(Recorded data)
········

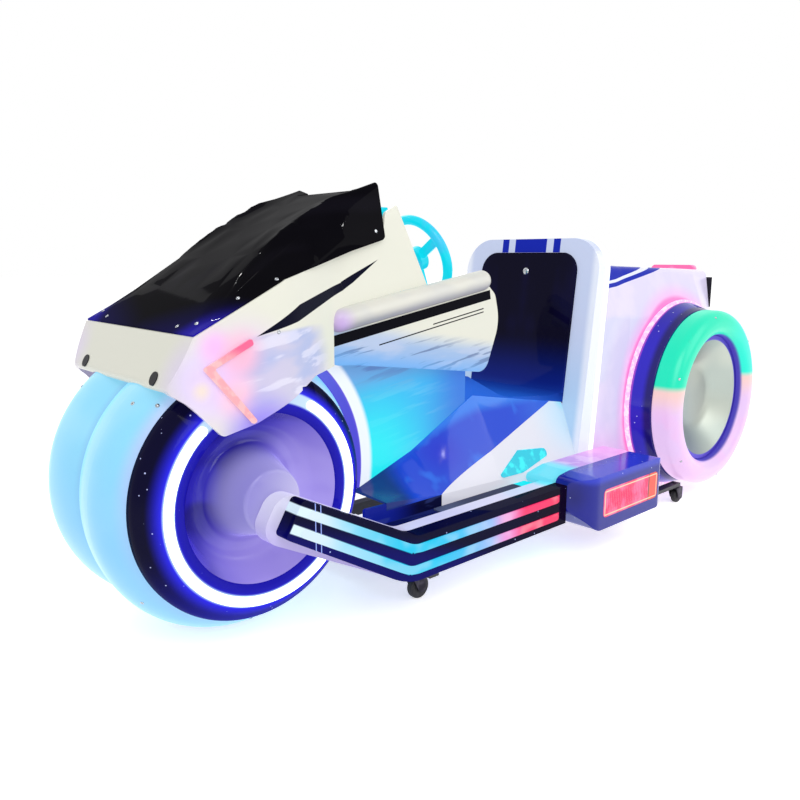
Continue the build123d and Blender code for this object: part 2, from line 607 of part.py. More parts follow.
def bumper_leds():
    """Two raised light strips with round ends along each bumper."""
    (x1, z1), (x0, z0) = BAR_FRONT, BAR_KINK
    fall = math.atan2(z1 - z0, x1 - x0)
    band = bumper_band(-0.3, -0.3 - STRIP_H)
    strips = None
    for side in (-1, 1):
        offset = side * STRIP_OFFSET
        front_offset = offset * BAR_H_FRONT / BAR_H
        nx, nz = -math.sin(fall), math.cos(fall)
        start = (x1 - 26 * math.cos(fall) + nx * front_offset, z1 - 26 * math.sin(fall) + nz * front_offset)
        kink = (x0 - math.tan(fall / 2) * offset, z0 + offset)
        end = (85.0, z0 + offset)
        half = STRIP_W / 2
        strip = side_prism([
            (end[0], end[1] - half, half - 0.1), (kink[0] + math.tan(fall / 2) * half, kink[1] - half, 110),
            (start[0] - nx * half, start[1] - nz * half, half - 0.1),
            (start[0] + nx * half, start[1] + nz * half, half - 0.1),
            (kink[0] - math.tan(fall / 2) * half, kink[1] + half, 90),
            (end[0], end[1] + half, half - 0.1)], 0, WIDE) & band
        strips = strip if strips is None else strips + strip
    return pair(strips)


def light_boxes():
    y0, y1 = BAR_OUT - BAR_WALL, BOX_OUT
    block = side_prism([(POD_REAR, POD_BOTTOM, 38), (POD_FRONT - 60, POD_BOTTOM, 60),
                        (POD_FRONT, BAR_KINK[1] - 20, 40), (POD_FRONT, POD_TOP - 8, 24),
                        (POD_FRONT - 60, POD_TOP, 60), (POD_REAR, POD_TOP, 38)], y0, y1)
    taper = plan_prism([(POD_REAR, y0, 0), (POD_REAR, y1, 30), (POD_FRONT - 35, y1, 60),
                        (POD_FRONT, BAR_OUT - 2, 0), (POD_FRONT, y0, 0)], 0, TALL)
    recess = lens_outline(y1 - 4, y1 + 5, 0)
    return pair((block & taper) - recess)


def lens_outline(y0, y1, inset):
    x0, x1 = POD_REAR + 34 + inset, POD_FRONT - 88 - inset
    z0, z1 = POD_BOTTOM + 33 + inset, POD_TOP - 40 - inset
    return side_prism([(x0, z0, 14), (x1, z0, 14), (x1, z1, 14), (x0, z1, 14)], y0, y1)


def box_lenses():
    return pair(lens_outline(BOX_OUT - 4 + REST, BOX_OUT + 2, SEAM))


# ----------------------------------------------------------------------- seat
def seat_arch_face(out_half, top, radius, floor):
    return [(out_half, floor, 0), (out_half, top, radius), (-out_half, top, radius), (-out_half, floor, 0)]


def lean_x(line, z):
    """Where a leaning line given by two (x, z) points stands at height z."""
    (x0, z0), (x1, z1) = line
    return x0 + (z - z0) / (z1 - z0) * (x1 - x0)


def slab(front, front_shift, back, back_shift):
    """Slab between two leaning lines, each shifted along x."""
    low, high = -50, TALL
    return side_prism([(lean_x(front, high) + front_shift, high, 0), (lean_x(front, low) + front_shift, low, 0),
                       (lean_x(back, low) + back_shift, low, 0), (lean_x(back, high) + back_shift, high, 0)],
                      -WIDE, WIDE)


def seat_rim():
    outer = cross_prism(seat_arch_face(BODY_HALF, ARCH_TOP, ARCH_OUT_R, FLOOR_Z), ARCH_REACH, 0)
    inner = cross_prism(seat_arch_face(ARCH_IN_HALF, ARCH_IN_TOP, ARCH_IN_R, 0), ARCH_REACH - 10, 10)
    return (outer - inner) & slab(ARCH_FRONT, 0, ARCH_BACK, TRIM_DEPTH + SEAM)


def seat_shell():
    """Backrest and saddle in one moulding."""
    half = ARCH_IN_HALF - SEAM
    foot = shoulder_height(SADDLE_REAR) + 30
    back = cross_prism(seat_arch_face(half, ARCH_IN_TOP - SEAM, ARCH_IN_R, foot), ARCH_REACH, 0)
    back &= slab(ARCH_FRONT, PAD_PROUD, ARCH_FRONT, PAD_PROUD - PAD_THICK)
    rear_x, front_x, (crest_x, _, crest_y, crest_z) = -224.0, TUNNEL_REAR - SEAM, BODY_SECTIONS[1]
    cushion = side_prism([(rear_x, shoulder_height(rear_x) + SEAM, 0), (crest_x, crest_z + SEAM, 0),
                          (front_x, shoulder_height(front_x) + SEAM, 0),
                          (front_x, tank_underside(front_x) - 12, 8), (40, foot + 14, 160),
                          (rear_x + 60, foot - 4, 40), (rear_x, foot + 6, 0)], -200, 200)
    edge = crest_y - 2
    taper = plan_prism([(rear_x - 5, ARCH_IN_HALF - 8, 0), (rear_x - 5, 8 - ARCH_IN_HALF, 0), (crest_x, -edge, 0),
                        (front_x + 5, -edge, 0), (front_x + 5, edge, 0), (crest_x, edge, 0)], 300, 600)
    return back + (cushion & taper)


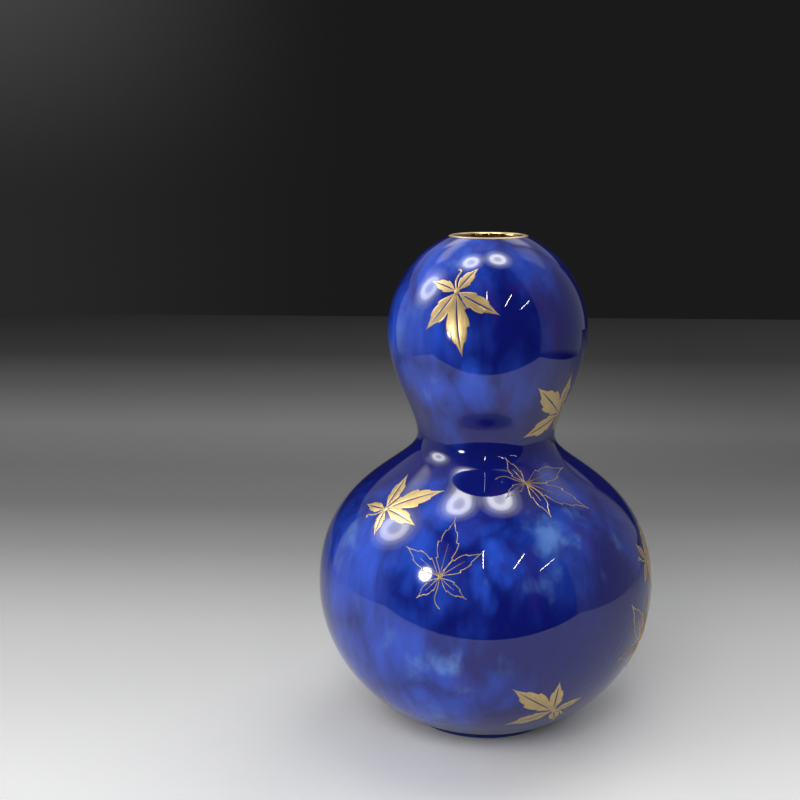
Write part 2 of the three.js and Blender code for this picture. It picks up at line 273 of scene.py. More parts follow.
# Meshes
def make_object(name, points, faces, materials, face_materials=None, smooth=True):
    mesh = bpy.data.meshes.new(name)
    mesh.from_pydata((np.asarray(points) * MM).tolist(), [], faces)
    for material in materials:
        mesh.materials.append(material)
    if face_materials is not None:
        mesh.polygons.foreach_set("material_index", face_materials)
    mesh.validate()
    mesh.polygons.foreach_set("use_smooth", [smooth] * len(mesh.polygons))
    piece = bpy.data.objects.new(name, mesh)
    bpy.context.scene.collection.objects.link(piece)
    return piece


def without_repeats(corners):
    return [c for k, c in enumerate(corners) if c != corners[k - 1]]


def revolve(profile):
    """Turns a closed profile round the axis; ends that lie on the axis become one point.

    Gives the points, the faces, and the number of the profile's edge that each face comes from.
    """
    turn = np.arange(TURN_STEPS) * 2 * math.pi / TURN_STEPS
    points, rings = [], []
    for radius, height in profile:
        if radius < 1e-9:
            rings.append([len(points)] * TURN_STEPS)
            points.append((0, 0, height))
            continue
        rings.append(list(range(len(points), len(points) + TURN_STEPS)))
        points.extend((radius * math.cos(a), radius * math.sin(a), height) for a in turn)
    faces, runs = [], []
    for run, (lower, upper) in enumerate(zip(rings, rings[1:])):
        for i in range(TURN_STEPS):
            j = (i + 1) % TURN_STEPS
            faces.append(without_repeats([lower[i], lower[j], upper[j], upper[i]]))
            runs.append(run)
    return points, faces, runs


def offset(profile, distance):
    along = np.gradient(profile, axis=0)
    along /= np.linalg.norm(along, axis=1)[:, None]
    return profile + distance * np.column_stack([along[:, 1], -along[:, 0]])


def lip_arc(lifts):
    """Points over the lip, from outside to inside, that stand off the porcelain by lifts."""
    turn = np.linspace(math.radians(90 - LIP_SLOPE), math.pi, len(lifts))
    reach = LIP_ROUND + np.asarray(lifts)
    return LIP_CENTRE + np.column_stack([reach * np.cos(turn), reach * np.sin(turn)])


def inner_profile():
    floor = FOOT_RECESS + WALL
    throat = LIP_START[1] - WALL
    wall = offset(outer_profile(INSIDE_STEPS), -WALL)
    wall = wall[(wall[:, 1] > floor + 1) & (wall[:, 1] < throat)]
    # The floor turns up into the wall in a quarter round
    corner = [wall[0] + polar(-90 * t, FLOOR_ROUND) - polar(0, FLOOR_ROUND) for t in (0.3, 0.6, 1)]
    corner[-1][1] = floor
    return np.vstack([[0, floor], corner[::-1], wall, [MOUTH_RADIUS, throat]])[::-1]


def foot_profile():
    inner = FOOT_RADIUS - FOOT_WIDTH
    return np.array([
        [0, FOOT_RECESS],
        [inner - RECESS_FILLET * 3, FOOT_RECESS],
        [inner - RECESS_FILLET, FOOT_RECESS - RECESS_FILLET * 0.2],
        [inner, FOOT_RECESS - RECESS_FILLET],
        [inner, FOOT_BEVEL],
        [inner + FOOT_BEVEL, 0],
        [FOOT_RADIUS - FOOT_BEVEL, 0],
        [FOOT_RADIUS - FOOT_SOFTENING, FOOT_BEVEL - FOOT_SOFTENING],
        [FOOT_RADIUS, FOOT_BEVEL + FOOT_SOFTENING * 3],
    ])


def make_body(cobalt, clear, bare):
    foot = foot_profile()
    outside = outer_profile(OUTSIDE_STEPS)[:-1]
    lip = lip_arc(np.zeros(LIP_STEPS))
    points, faces, runs = revolve(np.vstack([foot, outside, lip, inner_profile()]))
    # The foot ring is bare; the recess and everything inside the lip's crown have the clear glaze
    bare_runs = range(3, len(foot) - 3)
    cobalt_runs = range(bare_runs.stop, len(foot) + len(outside) + len(lip) // 2)
    kinds = [0 if run in cobalt_runs else 2 if run in bare_runs else 1 for run in runs]
    return make_object("vase_body", points, faces, [cobalt, clear, bare], kinds)


def make_rim(gold):
    rise = np.sin(np.linspace(0, math.pi, RIM_STEPS + 2)) ** RIM_FULLNESS
    lifts = RIM_EDGE + (RIM_CROWN - RIM_EDGE) * rise
    crown, back_arc = lip_arc(lifts[1:-1]), lip_arc(np.full(RIM_BACK_STEPS, -RIM_SINK))
    skirt, back_skirt = (lip_arc([lift, 0])[0] + LIP_FLANK * GILT_OUTSIDE for lift in (RIM_EDGE, -RIM_SINK))
    low = LIP_CENTRE[1] - GILT_INSIDE
    face = np.vstack([skirt, crown, [MOUTH_RADIUS - RIM_EDGE, low]])
    back = np.vstack([[MOUTH_RADIUS + RIM_SINK, low], back_arc[::-1], back_skirt])
    points, faces, _ = revolve(np.vstack([face, back, face[:1]]))
    return make_object("gilded_lip", points, faces, [gold])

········

■ Problem details
Exactly and exclusively, reproduce the lines that start at the line containing "Write part 2" and end at the line containing "become one point.", inclusive of both.

■ Output for this task
Write part 2 of the three.js and Blender code for this picture. It picks up at line 273 of scene.py. More parts follow.
# Meshes
def make_object(name, points, faces, materials, face_materials=None, smooth=True):
    mesh = bpy.data.meshes.new(name)
    mesh.from_pydata((np.asarray(points) * MM).tolist(), [], faces)
    for material in materials:
        mesh.materials.append(material)
    if face_materials is not None:
        mesh.polygons.foreach_set("material_index", face_materials)
    mesh.validate()
    mesh.polygons.foreach_set("use_smooth", [smooth] * len(mesh.polygons))
    piece = bpy.data.objects.new(name, mesh)
    bpy.context.scene.collection.objects.link(piece)
    return piece


def without_repeats(corners):
    return [c for k, c in enumerate(corners) if c != corners[k - 1]]


def revolve(profile):
    """Turns a closed profile round the axis; ends that lie on the axis become one point.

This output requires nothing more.